D0 on the yellow line (connect it after the 33k/10k resistor divider to keep the pulse voltate below 5volt so as not to damage the analyzer inputs) and D1 to the green line
connect your saelae (or clone) to the usb port of your computer and startup Pulseview. It should find your logic analyzer.
click run to collect some samples. If you see data, you can now setup the decoder. It should look similar to this for d0/d1 (ignore the panel/keypad decoder lines for now). You need to use a decoder to analyze it properly due to the signal multiplexing.
The DSC protocol uses a clock (with syncronizing pulses) on the yellow line and the green line is used for bidirectional data where the panel sends on the rising clock edge and peripherals send on the falling clock edge. The sync pulse is a high signal of about 5.5 ms of duration. This signals a new cmd. On the next rising edge of the clock after the sync, the panel starts sending it's cmd data. Any device needing to respond will send it's data after the 9th panel bit on the falling edges of the clock.

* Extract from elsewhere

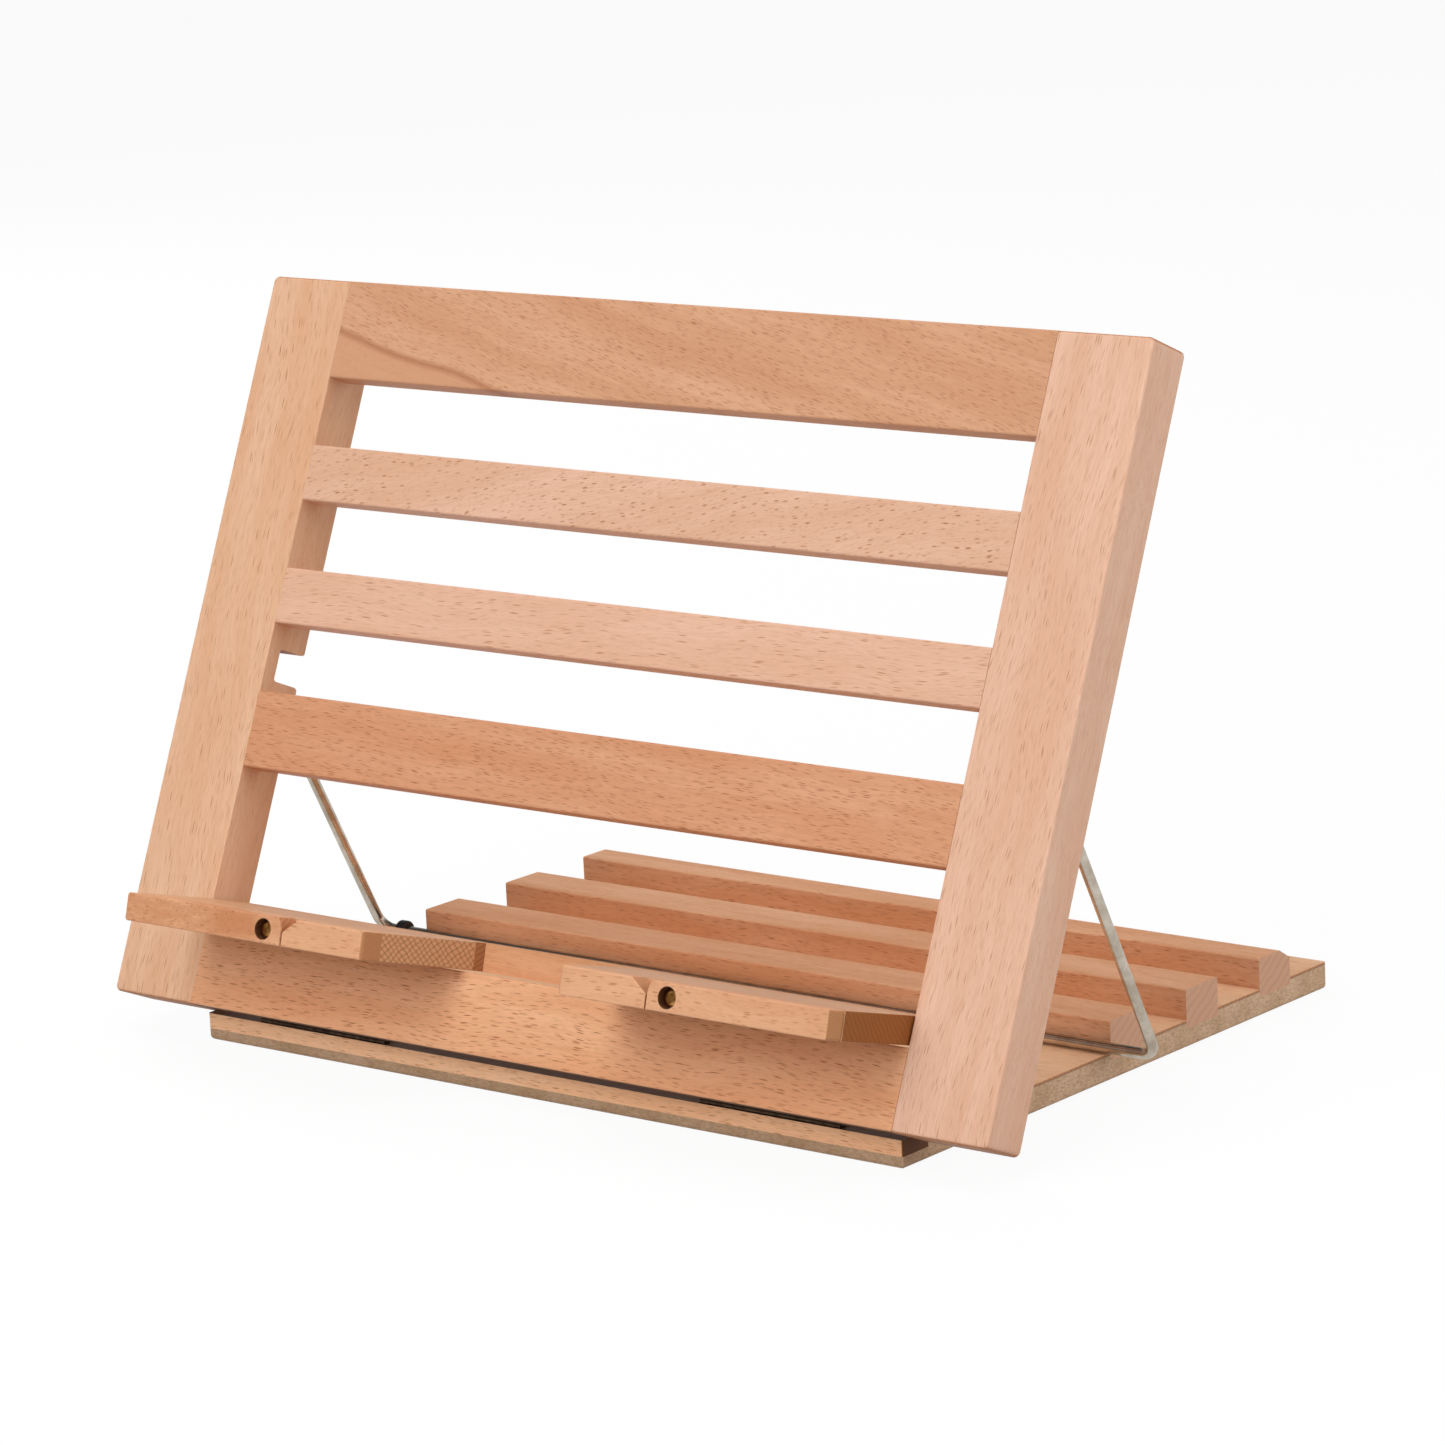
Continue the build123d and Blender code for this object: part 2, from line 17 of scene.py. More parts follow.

To decode this we need a synchronous decoder that allows us to set a clock and data channel and set the trigger on the clock polarity or edge. I used the pulseview SPI decoder as it had the functions needed and set it up like shown below:
This is for the Panel setup. clk is d0, miso is d1 cs# polarity is active-high. Clock polarity is 0.
For the Keypad decoder setup, the only change is to set the clock polarity to 1. This means that it will use the inverted clock pulse (ie similar to a falling edge to trigger on).
As you can see in the dsc capture above you can view the 00000101 0 10011000 which is a 05 cmd which are sent constantly.
Note: We are not actually decoding the data as this would require a custom decoder written, I am simply using the SPI decoder as a hack to split the keypad/panel data streams into their own channels for analysis.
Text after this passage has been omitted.